Que peut-on attendre de cette COP28 ?

En conclusion, nous croyons utile de nous rendre à la COP 28, pour y dialoguer entre pairs, contribuer à faire vivre les échanges officiels et informels, en acceptant pleinement le débat éclairé et argumenté avec les parties prenantes porteuses de visions et cultures différentes, de solutions et approches complémentaires.

Nous attendons de la COP28 des avancées concrètes et pragmatiques pour mener à bien la transition, s’appuyant à la fois sur les faits scientifiques et sur les réalités sociales et politiques propres à chaque pays.

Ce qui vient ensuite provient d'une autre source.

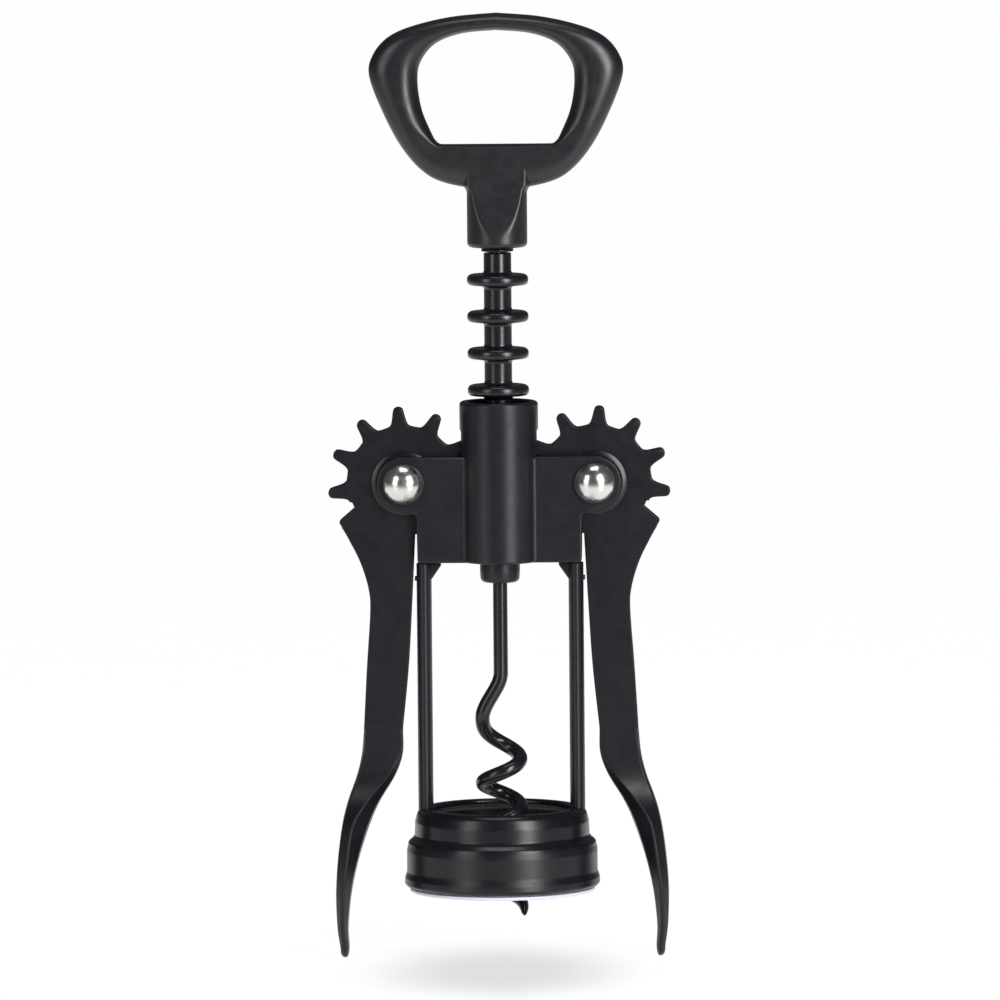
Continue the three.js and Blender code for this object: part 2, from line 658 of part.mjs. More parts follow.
// A piece of the right-hand side, and its mirror image on the left.
function addPair(name, body, look) {
  add(`right_${name}`, body, look);
  add(`left_${name}`, mirroredX(body), look);
}

add('head_casting', headCasting(), black);
add('bell', bell(), black);
add('bell_liner', bellLiner(), palePlastic);
add('rack', rack(), black);
add('handle', handle(), black);
add('thrust_washer', thrustWasher(), black);
add('worm', worm(), glossBlack);
add('worm_ferrule', wormFerrule(), black);
addPair('post', rightPost(), black);
addPair('lever', rightLever(), black);
addPair('front_washer', hubWasher(1), black);
addPair('rear_washer', hubWasher(-1), black);
addPair('pivot_rivet', pivotRivet(), polished);
addPair('rivet_cap', rivetCap(), polished);

export default corkscrew;
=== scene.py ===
import json
import math

import bmesh
import bpy
from mathutils import Matrix, Vector
from mathutils.geometry import tessellate_polygon


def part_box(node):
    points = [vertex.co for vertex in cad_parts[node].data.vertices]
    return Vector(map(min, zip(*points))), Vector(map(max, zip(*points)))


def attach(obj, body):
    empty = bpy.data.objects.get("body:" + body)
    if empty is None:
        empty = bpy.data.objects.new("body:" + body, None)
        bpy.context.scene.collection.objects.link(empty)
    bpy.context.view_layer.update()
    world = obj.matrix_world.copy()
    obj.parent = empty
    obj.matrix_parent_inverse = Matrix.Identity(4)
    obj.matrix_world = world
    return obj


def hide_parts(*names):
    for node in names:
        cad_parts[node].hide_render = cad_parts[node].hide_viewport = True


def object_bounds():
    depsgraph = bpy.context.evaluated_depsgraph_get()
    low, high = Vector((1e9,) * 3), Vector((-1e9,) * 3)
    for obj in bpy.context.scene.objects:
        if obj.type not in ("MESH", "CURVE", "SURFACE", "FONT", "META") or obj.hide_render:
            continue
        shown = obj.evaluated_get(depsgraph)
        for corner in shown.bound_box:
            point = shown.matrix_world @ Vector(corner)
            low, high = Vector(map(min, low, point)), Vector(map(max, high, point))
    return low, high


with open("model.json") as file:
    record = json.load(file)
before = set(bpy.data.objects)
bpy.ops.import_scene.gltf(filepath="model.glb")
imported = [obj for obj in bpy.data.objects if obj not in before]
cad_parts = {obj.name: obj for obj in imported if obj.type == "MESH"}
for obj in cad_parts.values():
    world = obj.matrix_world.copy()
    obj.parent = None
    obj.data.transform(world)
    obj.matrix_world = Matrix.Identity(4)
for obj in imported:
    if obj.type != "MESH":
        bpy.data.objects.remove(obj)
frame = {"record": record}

CAD_BOUNDS = [list(corner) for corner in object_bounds()]
MM = 0.001


def box_mm(node):
    low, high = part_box(node)
    return low / MM, high / MM


# ---- Places, from the CAD nodes' boxes and the record's joints ----

JOINTS = {joint["name"]: joint for joint in frame["record"]["behaviour"]["joints"]}
PIVOT_X, _, PIVOT_Z = [value / MM for value in JOINTS["right_lever_pivot"]["pos_m"]]
HEAD_LOW, HEAD_HIGH = box_mm("head_casting")
BELL_LOW, BELL_HIGH = box_mm("bell")
LINER_LOW, LINER_HIGH = box_mm("bell_liner")
RACK_LOW, RACK_HIGH = box_mm("rack")
HANDLE_LOW, HANDLE_HIGH = box_mm("handle")
THRUST_LOW, THRUST_HIGH = box_mm("thrust_washer")
WORM_LOW, WORM_HIGH = box_mm("worm")
FERRULE_LOW, FERRULE_HIGH = box_mm("worm_ferrule")
POST_HIGH = box_mm("right_post")[1]
WASHER_LOW, WASHER_HIGH = box_mm("right_front_washer")
RIVET_LOW, RIVET_HIGH = box_mm("right_pivot_rivet")
CAP_LOW, CAP_HIGH = box_mm("right_rivet_cap")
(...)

Tous les acteurs, y compris les entreprises, ont leur place à Dubaï. Réjouissons-nous de la mobilisation des industriels et des fournisseurs d’outils et solutions technologiques, mais aussi des acteurs du financement et de l’investissement, dont le rôle est primordial.

La clé du succès réside dans les synergies, la construction d’alliances, l’encouragement de toutes les énergies positives, plutôt que dans la critique stérile et la stratégie du « name and shame ». Notre réussite collective repose sur la collaboration continue entre acteurs publics, privés et organisations de la société civile. Les premiers pour fixer le cap de l’intérêt collectif, définir les règles du jeu, faciliter les échanges. Les seconds pour coconstruire et déployer des solutions pérennes à la bonne échelle. Les troisièmes pour veiller à la prise en compte des besoins réels et des enjeux d’équité et d’acceptabilité.

C’est par la persévérance et l’optimisme que nous réaliserons ensemble la transition.

 


Cédric Baecher est Partner au sein du cabinet Wavestone, Conseiller du Commerce Extérieur de la France et expert Energie Climat auprès de la Commission Européenne.


Maher Chebbo est directeur général d’Univers Europe (ex-Envision Digital) et membre du Conseil des ingénieurs pour la transition énergétique auprès des Nations Unies.